En effet, si la majorité de ces travailleurEs étrangers vient toujours de Malaisie, où l’ethnie majoritaire – les malais – est musulmane, d’autres viennent également du Bangladesh, de Chine, de Corée du Sud, de Thaïlande, de Birmanie, des Philippines, du Sri Lanka, du Pakistan, d’Inde… Ils et elles sont utilisés comme main-d’œuvre bon marché, notamment dans la construction, et plus généralement pour tous les travaux manuels mal payés (service à la personne, nettoyage, sécurité, usines agro-alimentaires…). À Singapour, le salaire médian mensuel est ainsi de 4 600 dollars singapouriens (2 980 euros) tandis que celui des 284 000 travailleurs étrangers du secteur de la construction immobilière varie entre 500 et 800 dollars, incluant les heures supplémentaires, avec environ de dix à douze heures de travail quotidien, six jours sur sept.
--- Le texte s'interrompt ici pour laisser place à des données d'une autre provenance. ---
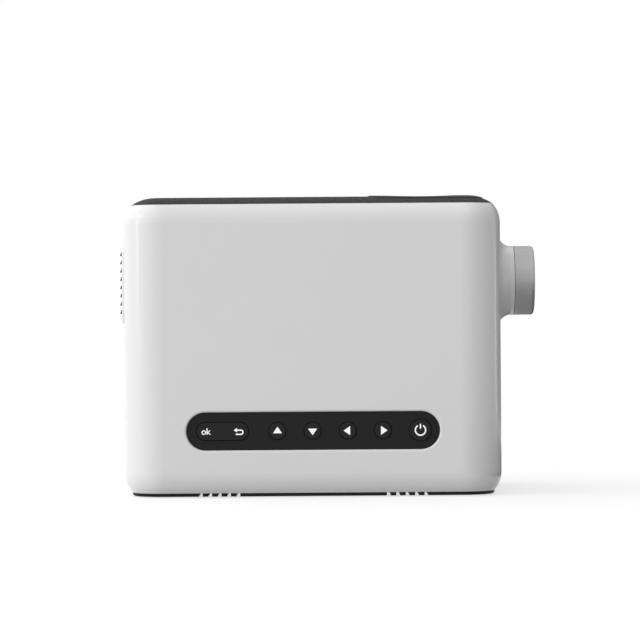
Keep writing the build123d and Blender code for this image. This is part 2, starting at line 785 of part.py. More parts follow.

Partout dans le monde, le coût humain des politiques sanitaires pensées par les classes dominantes est aujourd’hui payé par les jeunes et les travailleurs. Mais parmi ces derniers, les plus précaires supportent un coût encore plus important. La deuxième vague de contamination qui touche les travailleurs étrangers à Singapour illustre l’impossibilité d’une réponse exclusivement nationale à la pandémie et les effets de ces politiques sanitaires dans des pays où le racisme est un élément structurel de l’économie capitaliste.